___ Material

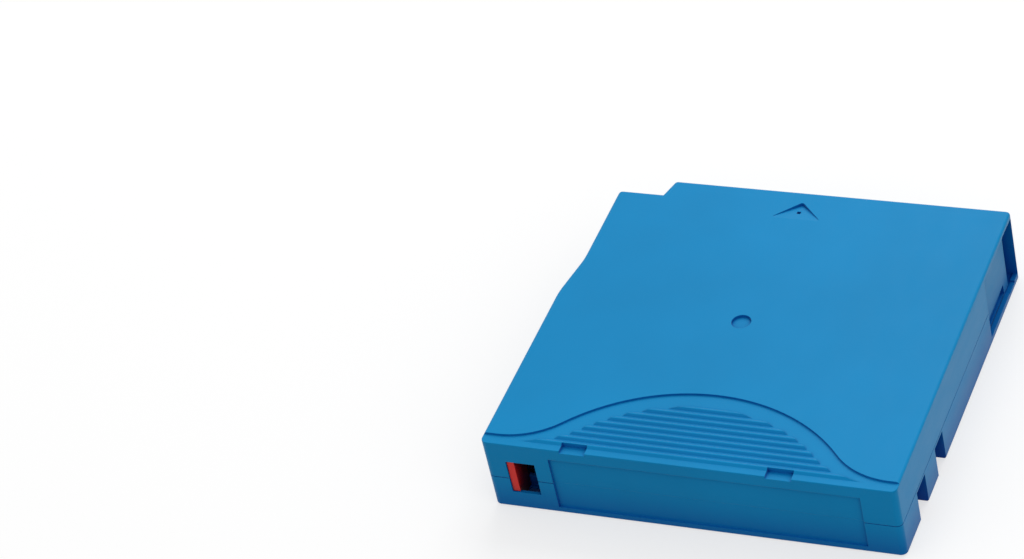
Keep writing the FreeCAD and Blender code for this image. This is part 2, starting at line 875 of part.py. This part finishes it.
def write_protect_slider():
    """Tab in the window, a plate behind the rear wall, and a side that runs back to the fence."""
    wall_y = -half_depth + window_wall + slider_play
    tab_left = window_left_x + slider_play
    tab_right = tab_left + slider_tab_width
    plate = box((tab_left - slider_left_reach, wall_y, slider_low_z),
                (tab_right, wall_y + slider_thickness, slider_high_z))
    tab = box((tab_left, -half_depth + 0.3, window_low_z + slider_play),
              (tab_right, wall_y + 0.1, window_high_z - slider_play))
    side = box((tab_right - slider_thickness, wall_y, slider_low_z),
               (tab_right, slider_fence_y - slider_play, slider_high_z))
    return plate.multiFuse([tab, side]).removeSplitter()


def memory_chip():
    """Small circuit board with its chip, leaning at 45 degrees."""
    board = box((-chip_width / 2, -chip_length / 2, -chip_thickness / 2),
                (chip_width / 2, chip_length / 2, chip_thickness / 2))
    die = box((-chip_die / 2, -chip_die / 2, chip_thickness / 2 - 0.1),
              (chip_die / 2, chip_die / 2, chip_thickness / 2 + 0.6))
    board = board.fuse(die).removeSplitter()
    board.rotate(vec(0, 0), vec(1, 0), -45)
    board.translate(vec(chip_x, chip_centre_y, chip_centre_z))
    return board


def build():
    return {
        "upper_shell": upper_shell(),
        "lower_shell": lower_shell(),
        "write_protect_slider": write_protect_slider(),
        "sliding_door": sliding_door(),
        "door_spring": door_spring(),
        "reel_hub": reel_hub(),
        "upper_flange": upper_flange(),
        "reel_plate": reel_plate(),
        "tape_pack": tape_pack(),
        "tape_lead": tape_lead(),
        "leader_pin": leader_pin(),
        "leader_pin_clip": leader_pin_clip(),
        "pin_retainer": pin_retainer(),
        "brake_button": brake_button(),
        "brake_spring": brake_spring(),
        "release_pad": release_pad(),
        "memory_chip": memory_chip(),
    }


if __name__ == "__main__":
    os.makedirs("parts", exist_ok=True)
    for name, shape in build().items():
        shape.exportStep(os.path.join("parts", name + ".step"))
        print(name, len(shape.Solids), "solid, valid", shape.isValid(), round(shape.Volume, 1), "mm3")
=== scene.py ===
import math

import bmesh
import bpy
from mathutils import Matrix, Vector


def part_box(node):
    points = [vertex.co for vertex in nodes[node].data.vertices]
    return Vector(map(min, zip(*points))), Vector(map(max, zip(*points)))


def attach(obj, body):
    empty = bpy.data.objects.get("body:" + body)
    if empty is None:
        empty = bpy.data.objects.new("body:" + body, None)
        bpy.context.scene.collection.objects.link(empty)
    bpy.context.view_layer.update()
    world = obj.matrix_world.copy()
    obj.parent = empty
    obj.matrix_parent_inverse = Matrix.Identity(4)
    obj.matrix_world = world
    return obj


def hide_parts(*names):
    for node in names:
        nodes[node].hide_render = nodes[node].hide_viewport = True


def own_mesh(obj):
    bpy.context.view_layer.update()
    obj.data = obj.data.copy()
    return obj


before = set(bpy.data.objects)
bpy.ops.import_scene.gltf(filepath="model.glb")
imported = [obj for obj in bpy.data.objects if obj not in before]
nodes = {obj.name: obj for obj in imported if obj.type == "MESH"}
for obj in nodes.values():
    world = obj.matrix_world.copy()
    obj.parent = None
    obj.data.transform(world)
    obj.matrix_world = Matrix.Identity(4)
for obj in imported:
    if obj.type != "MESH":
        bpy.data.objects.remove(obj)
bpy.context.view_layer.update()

scene = bpy.context.scene
mm = 0.001
white = (1, 1, 1, 1)
print("frame loaded with", len(nodes), "nodes")


def addNode(tree, kind, spot, **values):
    # a value goes to the input of that name, or else to the node's own setting
    node = tree.nodes.new(kind)
    node.location = spot
    for name, value in values.items():
        if name in node.inputs:
            node.inputs[name].default_value = value
        else:
            setattr(node, name, value)
    return node


def startMaterial(name, colour, **settings):
    mat = bpy.data.materials.new(name)
    mat.use_nodes = True
    mat.diffuse_color = (*colour, 1)
    bsdf = mat.node_tree.nodes["Principled BSDF"]
    bsdf.inputs["Base Color"].default_value = (*colour, 1)
    for key, value in settings.items():
        bsdf.inputs[key].default_value = value
    coords = addNode(mat.node_tree, "ShaderNodeTexCoord", (-1400, 0))
    return mat, bsdf, coords.outputs["Object"]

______

*Exercise details*.
Return only the lines spanning from the first line of the material through the line with "return plate.multiFuse([tab, side]).removeSplitter()", copied exactly, both ends kept.

*Exercise output*.
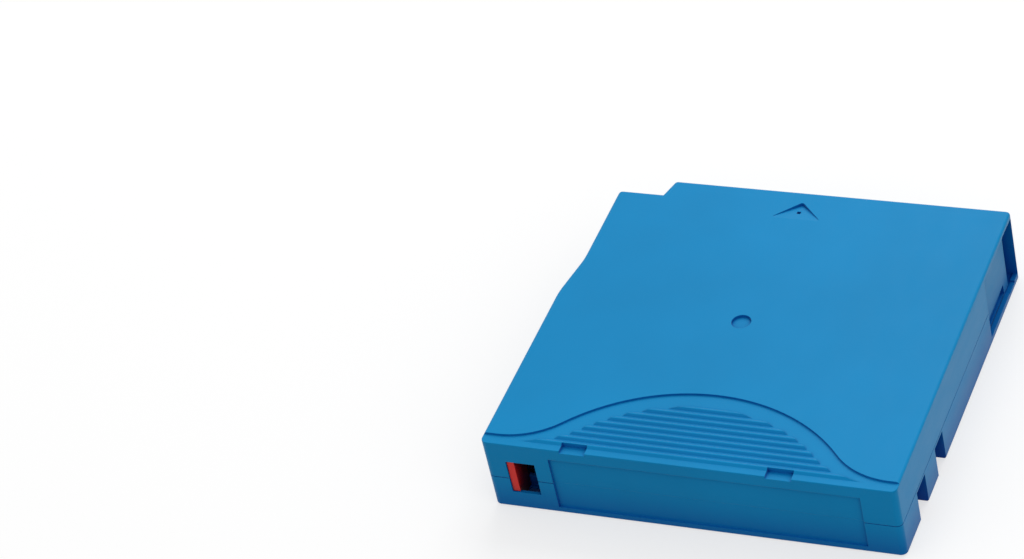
Keep writing the FreeCAD and Blender code for this image. This is part 2, starting at line 875 of part.py. This part finishes it.
def write_protect_slider():
    """Tab in the window, a plate behind the rear wall, and a side that runs back to the fence."""
    wall_y = -half_depth + window_wall + slider_play
    tab_left = window_left_x + slider_play
    tab_right = tab_left + slider_tab_width
    plate = box((tab_left - slider_left_reach, wall_y, slider_low_z),
                (tab_right, wall_y + slider_thickness, slider_high_z))
    tab = box((tab_left, -half_depth + 0.3, window_low_z + slider_play),
              (tab_right, wall_y + 0.1, window_high_z - slider_play))
    side = box((tab_right - slider_thickness, wall_y, slider_low_z),
               (tab_right, slider_fence_y - slider_play, slider_high_z))
    return plate.multiFuse([tab, side]).removeSplitter()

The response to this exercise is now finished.